A small bubble in glass or on water.


“Bubbles?”

Puzzled pause.

“Bubbles?”

“Yeah. Bubbles.”

This was the substance of a conversation between myself and a grade school friend as I attempted to describe to him the sensation brewing in my digestive system when I was nervous or experiencing anxiety.

In fact this sensation was virtually constant.

I might further have explicated the slight clenching feeling that turned in my stomach, a sensation others might describe as “that sinking feeling” portending some bad omen.

It was the bubbles, though, that perplexed my friend, and which seemed to require elaboration on my part.

Instead of expounding on the nuances of the bubbles I think I gave up on the topic, which I introduced to explain the back-story behind my status as the throw-up king throughout much of grade school.

The chief culprit behind my seemingly routine barf episodes, I thought, was a digestive tract sensitively tied to my nervous worries, the word “nervous” used not in its cliché sense of ego self-preservation but in the sense of involuntary bodily and mental tics arising in response to earthly matters of unnatural conceit.

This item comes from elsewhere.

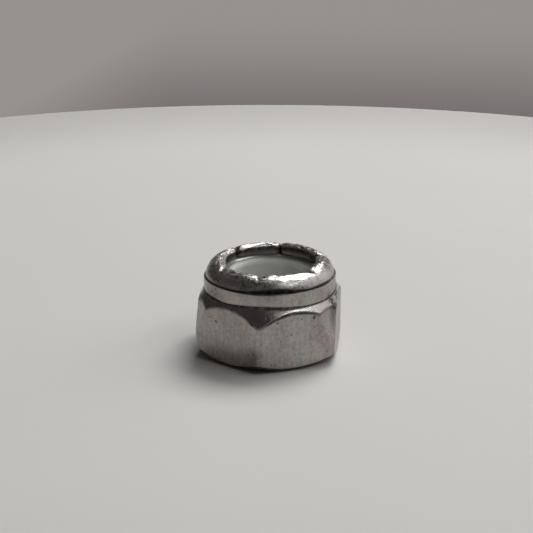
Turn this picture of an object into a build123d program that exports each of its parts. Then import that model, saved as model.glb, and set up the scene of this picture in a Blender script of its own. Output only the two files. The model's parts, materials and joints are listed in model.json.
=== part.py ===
from build123d import *
import os
from math import asin, cos, degrees, radians, sin, tan

# A nylon insert lock nut for a 5/16 inch coarse thread, in millimetres.
# Two pieces: a steel body, and a nylon ring that its rolled and crimped rim holds down in a pocket.
# The origin is the centre of the bearing face, and +Z runs up the bore towards the rolled rim.
# The hexagon's flats face +Y and -Y, and two of its corners lie on the X axis.

# Thread: right-hand unified coarse, bored here to the radius of its crests
thread_diameter = 7.94
thread_pitch = 1.411
crest_allowance = 0.19           # on the tapping hole's diameter, over the basic crest diameter

# Hexagon
across_flats = 12.7
corner_rounding = 0.75           # of the six upright edges
shoulder_angle = 50              # slope of the shoulder's cone, from level
bearing_face_setback = 0.47      # from a flat in to the edge of the round bearing face
base_chamfer_angle = 32          # from the bearing face

# Countersink at the bearing face
countersink_allowance = 0.18     # on its radius, over the thread's outer radius
countersink_angle = 45           # from the bore's axis

# Collar, above the shoulder
nut_height = 8.85
band_width = 1.28                # height of the collar's band, with the bevel at its top
band_bevel = 0.12                # height of that bevel
collar_wall = 0.85               # beside the nylon ring

# Rim: the collar's upper wall, rolled inwards over the nylon ring along a quarter of an ellipse
rim_height = 1.65                # from the top of the band to the crown
roll_setback = 0.09              # from the band in to the roll's foot
roll_span = 1.24                 # from the roll's foot in to the crown
roll_rise = 2.15                 # half height of the roll's ellipse
lip_clearance = 0.18             # from the thread's outer radius to the lip's edge
lip_drop = 0.3                   # from the crown down to the lip's edge
lip_thickness = 0.8
lip_edge_rounding = 0.12

# Creases left across the rim by the crimping tool, one over each corner of the hexagon
crease_depth = 0.2               # at the lip's edge
crease_crown_depth = 0.22        # where the crease crosses the crown
crease_angle = 115               # between the crease's two sides
crease_start = 30                # from the roll's foot up to the crease, in degrees round the ellipse
crease_overrun = 0.1             # how far it runs on past the lip's edge, falling as much

# Nylon ring and its pocket
insert_thickness = 2.25
pocket_margin = 1.23             # from the thread's outer radius out to the pocket's wall
insert_bite = 0.42               # how far the ring's bore stands inside the thread's outer radius
insert_clearance = 0.02          # between the ring and its pocket, on the radius
insert_corner = 0.5              # rounding of the ring's upper outer corner, which the bend follows
insert_bore_chamfer = 0.12

# Radii worked out from the sizes above
sides = 6
flat_radius = across_flats / 2
corner_radius = flat_radius / cos(radians(180 / sides))
bearing_face_radius = flat_radius - bearing_face_setback
thread_radius = thread_diameter / 2
thread_crest_radius = thread_radius + (crest_allowance - 1.0825 * thread_pitch) / 2
countersink_radius = thread_radius + countersink_allowance
insert_bore_radius = thread_radius - insert_bite
pocket_radius = thread_radius + pocket_margin
collar_radius = pocket_radius + collar_wall
roll_foot_radius = collar_radius - roll_setback
crown_radius = roll_foot_radius - roll_span
lip_radius = thread_radius + lip_clearance

# Heights above the bearing face, measured down from the crown so that the rim and the nylon ring
# keep their sizes when the nut's height changes
band_top = nut_height - rim_height
shoulder_top = band_top - band_width
lip_top = nut_height - lip_drop
insert_top = lip_top - lip_thickness
seat_height = insert_top - insert_thickness

# The roll's ellipse: its centre lies under the crown, and it starts where it stands on the band
roll_centre_height = nut_height - roll_rise
roll_start = degrees(asin(1 - rim_height / roll_rise))
roll_reach = roll_span / cos(radians(roll_start))

# Where the cones meet the cylinder round the hexagon's sharp corners
shoulder_foot = shoulder_top - (corner_radius - collar_radius) * tan(radians(shoulder_angle))
base_chamfer_top = (corner_radius - bearing_face_radius) * tan(radians(base_chamfer_angle))
countersink_depth = (countersink_radius - thread_crest_radius) / tan(radians(countersink_angle))

os.makedirs("parts", exist_ok=True)


def top_corner(sketch, radius):
    """The highest corner that a section has at this radius."""
    at_radius = sketch.vertices().filter_by_position(Axis.X, radius - 1e-6, radius + 1e-6)
    return at_radius.sort_by(Axis.Y)[-1]


# Cutter for the crease over the corner on +X. Its floor is one arc, from the side of the roll, where the
# crease runs out, under the crown to the lip's edge. Its section is a V that opens upwards.
cutter_height = crease_depth + crease_crown_depth
cutter_reach = cutter_height * tan(radians(crease_angle / 2))
crease_start_angle = radians(roll_start + crease_start)
crease_start_radius = crown_radius + roll_reach * cos(crease_start_angle)
crease_start_height = roll_centre_height + roll_rise * sin(crease_start_angle)

with BuildPart() as crease:
    with BuildLine(Plane.XZ) as floor:
        ThreePointArc(
            (crease_start_radius, crease_start_height),
            (crown_radius, nut_height - crease_crown_depth),
            (lip_radius - crease_overrun, lip_top - crease_depth - crease_overrun),
        )
    with BuildSketch(Plane(floor.line @ 0, x_dir=(0, -1, 0), z_dir=floor.line % 0)):
        with BuildLine():
            Polyline((0, 0), (cutter_reach, cutter_height), (-cutter_reach, cutter_height), close=True)
        make_face()
    sweep()


# Steel body: one turned section, trimmed from outside by the hexagon and creased across the rim.
with BuildPart() as nut_body:
    with BuildSketch(Plane.XZ) as section:
        with BuildLine():
            outside = Polyline(
                (countersink_radius, 0),
                (bearing_face_radius, 0),
                (corner_radius, base_chamfer_top),
                (corner_radius, shoulder_foot),
                (collar_radius, shoulder_top),
                (collar_radius, band_top - band_bevel),
                (roll_foot_radius, band_top),
            )
            roll = EllipticalCenterArc(
                center=(crown_radius, roll_centre_height),
                x_radius=roll_reach,
                y_radius=roll_rise,
                start_angle=roll_start,
                arc_size=90 - roll_start,
            )
            lip = TangentArc(roll @ 1, (lip_radius, lip_top), tangent=(-1, 0))
            Polyline(
                lip @ 1,
                (lip_radius, insert_top),
                (pocket_radius, insert_top),
                (pocket_radius, seat_height),
                (thread_crest_radius, seat_height),
                (thread_crest_radius, countersink_depth),
                (countersink_radius, 0),
            )
        make_face()
        fillet(top_corner(section, lip_radius), lip_edge_rounding)
        fillet(top_corner(section, pocket_radius), insert_corner)
    revolve(axis=Axis.Z)

    with BuildSketch() as hexagon:
        RegularPolygon(radius=flat_radius, side_count=sides, major_radius=False)
        fillet(hexagon.vertices(), corner_rounding)
    extrude(amount=nut_height, mode=Mode.INTERSECT)

    with PolarLocations(0, sides):
        add(crease.part, mode=Mode.SUBTRACT)


# Nylon ring: stands on the pocket's floor, with the rolled lip flat on its top face.
with BuildPart() as nylon_insert:
    with BuildSketch(Plane.XY.offset(seat_height)):
        Circle(pocket_radius - insert_clearance)
        Circle(insert_bore_radius, mode=Mode.SUBTRACT)
    extrude(amount=insert_thickness)

    top_edges = nylon_insert.faces().sort_by(Axis.Z)[-1].edges().sort_by(SortBy.RADIUS)
    fillet(top_edges[-1], insert_corner)
    chamfer(top_edges[0], insert_bore_chamfer)


nut_body.part.label = "nut_body"
nylon_insert.part.label = "nylon_insert"
export_step(nut_body.part, "parts/nut_body.step")
export_step(nylon_insert.part, "parts/nylon_insert.step")
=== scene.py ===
import json
from math import cos, pi, radians, sin, sqrt, tan, tau

import bpy
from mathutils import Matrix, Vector


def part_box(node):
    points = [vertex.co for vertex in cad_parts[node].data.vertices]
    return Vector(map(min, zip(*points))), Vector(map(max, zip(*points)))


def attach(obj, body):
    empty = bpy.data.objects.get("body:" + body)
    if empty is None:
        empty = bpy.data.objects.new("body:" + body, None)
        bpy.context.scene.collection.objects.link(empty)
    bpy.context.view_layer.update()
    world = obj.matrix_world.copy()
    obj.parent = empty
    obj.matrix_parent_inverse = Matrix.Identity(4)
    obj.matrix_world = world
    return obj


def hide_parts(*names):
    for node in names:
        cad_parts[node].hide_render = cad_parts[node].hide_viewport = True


# The finish of a nylon insert lock nut: a satin steel body with a rolled and crimped rim, and the nylon
# ring that the rim holds down. Geometry Nodes draw both pieces as closed sections, in millimetres up to
# the last step, which turns them into metres.
MM = 0.001

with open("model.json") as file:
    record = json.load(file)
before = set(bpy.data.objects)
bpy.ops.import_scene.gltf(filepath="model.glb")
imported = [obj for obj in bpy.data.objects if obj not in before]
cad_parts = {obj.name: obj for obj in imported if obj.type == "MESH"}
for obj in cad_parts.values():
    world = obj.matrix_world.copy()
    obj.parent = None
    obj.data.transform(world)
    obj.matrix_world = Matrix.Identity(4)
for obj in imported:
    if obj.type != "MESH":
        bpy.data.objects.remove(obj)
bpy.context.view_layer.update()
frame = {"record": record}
body_low, body_high = (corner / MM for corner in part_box("nut_body"))
ring_low, ring_high = (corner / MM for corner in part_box("nylon_insert"))
thread_mount = next(m for m in frame["record"]["mounts"] if m["name"] == "thread")

# Steel body: sizes from the frame, and the finer ones that only show close up. Slopes are rises over runs.
body_sizes = {
    "Flat radius": (body_high.y - body_low.y) / 2,
    "Corner rounding": 0.715,
    "Bearing face radius": 5.88,
    "Base slope": tan(radians(35.5)),
    "Shoulder slope": tan(radians(50.7)),
    "Shoulder top": 5.89,
    "Collar radius": 6.05,
    "Band top": 7.2,
    "Roll centre radius": 4.72,
    "Roll centre height": 6.55,
    "Roll reach": 1.28,
    "Crown": body_high.z - 0.115,
    "Lip radius": 4.16,
    "Lip bend": 0.72,
    "Lip foot": ring_high.z + 0.015,
    "Pocket radius": 5.2,
    "Seat": ring_low.z,
    "Thread pitch": 1.411,
    "Thread crest radius": thread_mount["dims"]["r_mm"],
    "Thread root radius": 3.97,
    "Crest half width": 0.23,
    "Countersink radius": 4.15,
}
sides = 6
side_turn = tau / sides
lip_turn = radians(39)           # how far the roll bends on past its crown, down to the lip's edge
thread_flank_slope = tan(radians(30))
countersink_foot = 0.06          # where the countersink gives way to the rounding of its edge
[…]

The spontaneous vomiting I experienced through school has largely eased as an adult. I can, however, reliably expect to feel that clenching feeling of bubbles in my gut during and after an oft-repeated dream. In this dream I never graduated from college and had to go back to school (nearly 20 years later) to get my degree. In some of these dreams it seems I never even left school, and had been endlessly pursuing a college degree from 1986 to the present.

That dream is based in genuine anxieties I experienced as my college graduation approached in 1990 and it appeared I might not make it out in 4 years. I did graduate in 4 years through the magic of a crafty (and perfectly legitimate) sleight-of-hand called “retroactive credit.” I invoked this trick to bump up some credits on my transcript, and after telling a few friends about it it seemed like everyone was doing it. In fact I’d say quite a number of people in my class who might have otherwise not graduated that year did so after learning about the retroactive credit loophole.

In retrospect it seems the stakes were nowhere near as high as I imagined them at the time. If I came up 2 credits short I would probably have been allowed to be part of the graduation ceremony, though my diploma folder would be empty until I finished a couple of courses either at the school or elsewhere.

It often takes me hours to snap out of that dream after I wake. A half day might pass before I stand up in my mind and announce that it can’t be real, and that I do not have to return to school.

I would think that type of anxiety dream is common enough, but its vividness makes an hours-long impression on my wakened mind, renewing the turgid, bubbling gut-churn that has mostly vanished into my adulthood.